I will touch briefly on some of the issues with the targets in the Bill, which would have severe unintended consequences. My hon. Friend the shadow Minister set out many of them in detail, but it is worth double underlining that if British industry is forced too far, too fast towards targets it cannot meet, that will simply drive those businesses, those jobs and those innovators overseas. It will not combat any global challenge; it will just move it somewhere else in the world. I cannot believe that the sponsors of the Bill, or anyone else, actually want to see that happen.
Fossil fuels will be needed for decades to come. I have been a vocal advocate of de-fossilisation, both in my time on the Transport Committee in the last Parliament and in this Parliament. My argument is that we have the technology out there, but Government regulation, not just in our own country but worldwide, is preventing us from enabling it to grow. We will need fossil fuels. We will need something to power the 1.4 billion internal combustion engine vehicles that will still be on the roads worldwide after the ban on new petrol and diesel engines in this country. I put it to the House that the solution is the synthetic fuel industry: making fuel literally out of air and water, using the Fischer-Tropsch process.
The hon. Gentleman mentioned the number of Liberal Democrats in this place; I think that we were a very effective method of de-fossilisation on 4 July. On the point about synthetic fuels, does he agree that the measures in the Bill, particularly the ones to encourage sustainable aviation fuels and alternatives for internal combustion engines, will spur investment in those technologies exactly as he wants to see?
I am grateful to the hon. Gentleman for his intervention. On his first point, all I will say is: not in Mid Buckinghamshire. They tried, but they got 25% of the vote.

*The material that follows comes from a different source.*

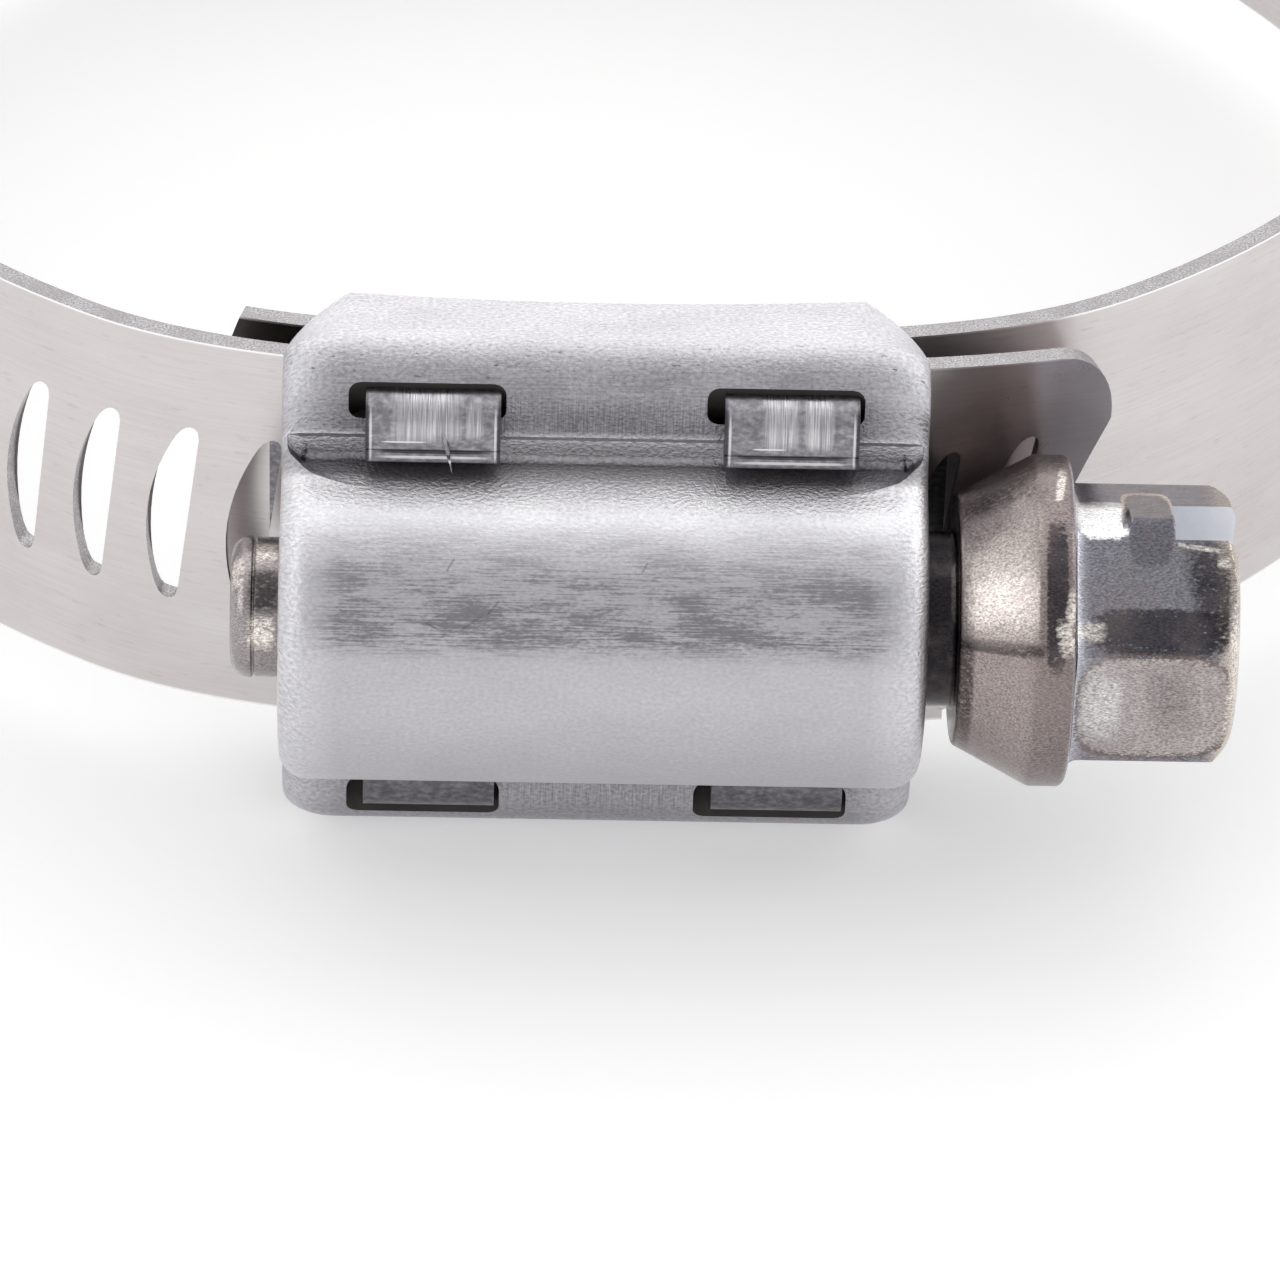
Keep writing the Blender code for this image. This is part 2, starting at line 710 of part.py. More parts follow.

To answer the hon. Gentleman’s serious point, I do not see anything in the Bill that challenges the zero emission vehicle mandate. The ZEV mandate is obsessed with testing at tailpipe rather than whole-system analysis, which gets in the way of developing synthetic fuels and greenlighting the great innovators in this country and worldwide to get on with developing that technology. If we put a synthetic fuel through an internal combustion engine, there is still carbon at tailpipe, but it is the same volume of carbon that will be recaptured through atmospheric carbon capture to make the next lot of fuel. It is carbon neutral. It is one volume of carbon in a perpetual circle, yet I see nothing in the Bill that will enable those great innovators to move ahead and get—as some of them claim they can—cost parity with the fossil fuel equivalent within a decade.